В рассказе этом — великолепные описания мира лепидоптерической мечты, контрасты счастливой охоты на бабочек и унылой берлинской серости, а также вечная набоковская надежда на жизнь за гробом (в самом деле, не может же мечта умереть?).
Сведения о берлинской жизни Набокова, добросовестно собранные Брайаном Бойдом, нередко разрушают образ писателя, который мы (не без помощи самого Набокова) себе создали. Ну кто б мог подумать, скажем, что в эмигрантской возне вокруг выборов правления литературного фонда, так смешно и брезгливо описанной в «Даре», принял однажды участие и сам В.В. Набоков.
Конечно, он и эту возню припрятывал впрок для будущего романа, однако ведь согласился же стать членом какого-то там комитета, а не отказался, как разумно поступил его герой Годунов-Чердынцев. В том, что романные герои совершают поступки, на которые не отважились их создатели, конечно, нет ничего нового, необычного, и мы лишь напомнили об этом, переходя к рассказу о новом романе Набокова (романе не просто трогательном и полном «человеческой влаги», но и доступном вовсе уж «мало подготовленному» читателю, а, по мнению одного московского
В конце двадцать девятого или самом начале тридцатого года произошла в мозгу Набокова эта новая вспышка — зарожденье тьмы, зачатков сюжета, где, по всей вероятности, были уже и уход героя со сцены (как в «Защите Лужина» или в «Пильграме»), и неуловимость, размытость границы между этой и какой-то другой, более важной — оттого, что она безвременна — жизнью, и эта его устремленность к России, скрытой таинственным кордоном (какие-то люди еще пересекали его тогда, но для эмигранта он был закрыт смертельной опасностью).

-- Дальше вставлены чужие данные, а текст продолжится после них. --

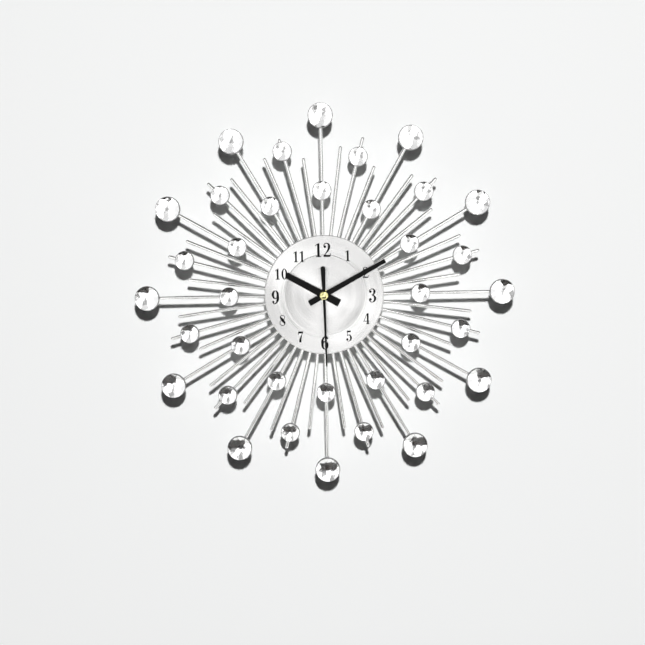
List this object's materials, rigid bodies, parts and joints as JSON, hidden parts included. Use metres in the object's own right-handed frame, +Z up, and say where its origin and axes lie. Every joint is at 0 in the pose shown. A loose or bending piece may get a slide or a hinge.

Позднее, в предисловии к английскому изданию этого романа Набоков намекал на дерзких эсеров из окружения Фондаминского, однако в ту пору, когда он замышлял свой роман, он, кажется, не знал еще ни Зензинова, ни Вишняка, ни прочих. (Судя по последним разысканиям, некоторых из них он все же встречал в газете А. Тырковой в 1920 году.) Фондаминский, впрочем, вдруг собственной персоной объявился однажды в мрачной квартире одноногого генерала Берделебена (генерал был родственником знаменитого шахматиста, кончившего жизнь совершенно по-лужински), где Набоковы снимали в то время две комнаты. Илья Исидорович Фондаминский, так неожиданно явившийся к Набоковым в гости, был человек необыкновенный и в эмиграции широко известный. Он был подвижник и путаник бурной эпохи, в прошлом боевой эсер, переживший множество приключений и опасностей. В эмиграции всю свою неукротимую энергию и средства (они достались его жене за счет зарубежных плантаций чаеторговца Высоцкого) он тратил на поддержание русской культуры, на сплочение эмигрантской интеллигенции. Человек этот был на редкость бескорыстен. Постоянные духовные и религиозные поиски в войну привели его сперва из свободной зоны Франции в оккупированный Париж, потом из Парижа в немецкий лагерь (где он крестился) и, наконец, в печь крематория. Он отказался бежать из тюремной больницы, оставив других умирать, о чем друг его философ Георгий Федотов писал позднее так:
«Отказ защищать свою жизнь („яко ангел непорочен, прямо стригущему его безгласен“) и смерть эта придала крещеному еврею и бывшему эсеру Фондаминскому сходство с древнерусскими страстотерпцами („стал учеником — думал ли он об этом — первого русского святого, князя Бориса“)».
Василий Яновский вспоминал о Фондаминском:
«Я знал людей более умных, чем он, более талантливых, но первый раз в жизни передо мной был человек, который ничего для себя не хотел. Достигнув той степени религиозной серьезности, когда человек находит силы жить и действовать в своей вере и может уже обойтись без людской похвалы и без поддержки и принуждения со стороны общества, он жил для других, для человеческого и божьего дела. Именно в этом, мне кажется, была тайна его необычайного творческого дара».
Что до В.В. Набокова, то он редко о ком так отзывался, как о Фондаминском:
«Политические и религиозные его интересы мне были чужды, нрав и навыки были у нас различные, мою литературу он больше принимал на веру — и все это не имело никакого значения. Попав в сияние этого человечнейшего человека, всякий проникался к нему редкой нежностью и уважением».
В Берлине Фондаминский пришел в гости к Набокову, чтоб купить «на корню» его книгу. «Хорошо помню, с какой великолепной энергией он шлепнул себя по коленкам, прежде чем подняться с нашего многострадального дивана, когда обо всем было договорено».